On the wine listAvailable by the glass.

Pair it with: “I will go out on a limb and pair it with our fennel-crusted pork chop. That tannic backbone can stand up to the chop’s richness just as well as any bold red like an Aglianico. The aromatics in the wine complement the fennel seeds beautifully. A more traditional pairing with this wine would be Sotto’s grilled mackerel in scapece—the cured lemon and salty nature of the dish is a perfect match with the Greco Bianco T’ara rà.”

Scopa Italian Roots' Taylor Grant
Scopa Italian Roots’ Taylor Grant

Vino di Anna 2012 “Palmento” Vino Rosso, Sicilia
Pick by: Taylor Grant, wine director at Scopa Italian Roots

The grape: “Nerello Mascalese”

Back story: “I have a soft spot for Sicilian wines and it’s not just because I am Sicilian–well, maybe a little. Winemaker Anna Martens of Vino di Anna has stepped out on her own after years of studying under notable producers including Andrea Franchetti of Passopisciaro. This is the first wine made from her restored 250-year-old palmento, where the grapes are foot-trodden. It is impressive how the wine expresses the terroir of Mount Etna while maintaining a personality all its own. Her dedication to her wine and passion for the natural wine movement is something I truly admire.”

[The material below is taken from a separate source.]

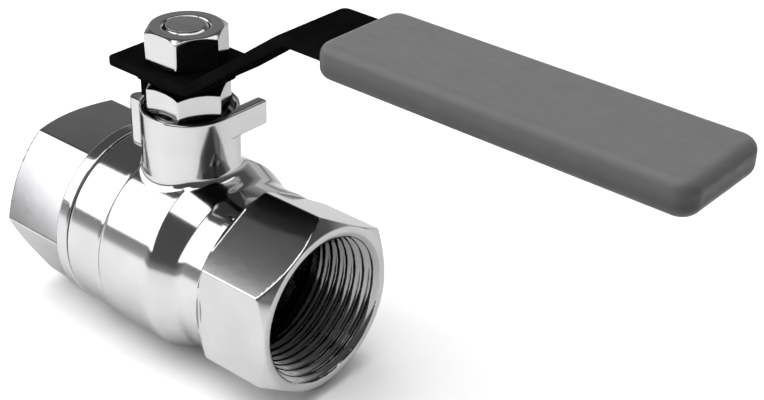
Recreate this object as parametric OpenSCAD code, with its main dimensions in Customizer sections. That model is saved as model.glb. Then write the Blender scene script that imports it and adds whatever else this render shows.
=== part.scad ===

Tastes like: “Fresh red fruit–cranberry, red cherry, and pomegranate with a distinct floral note and mineral backbone. A pure, elegant expression of Etna with refreshing acidity and silky tannins.”

On the wine list: Available by the bottle.

Pair it with: “A perfect complement to our eggplant caponata. The bright fruit and fierce acidity balances the sherry vinaigrette, and the minerality plays well with the briny character of the capers.”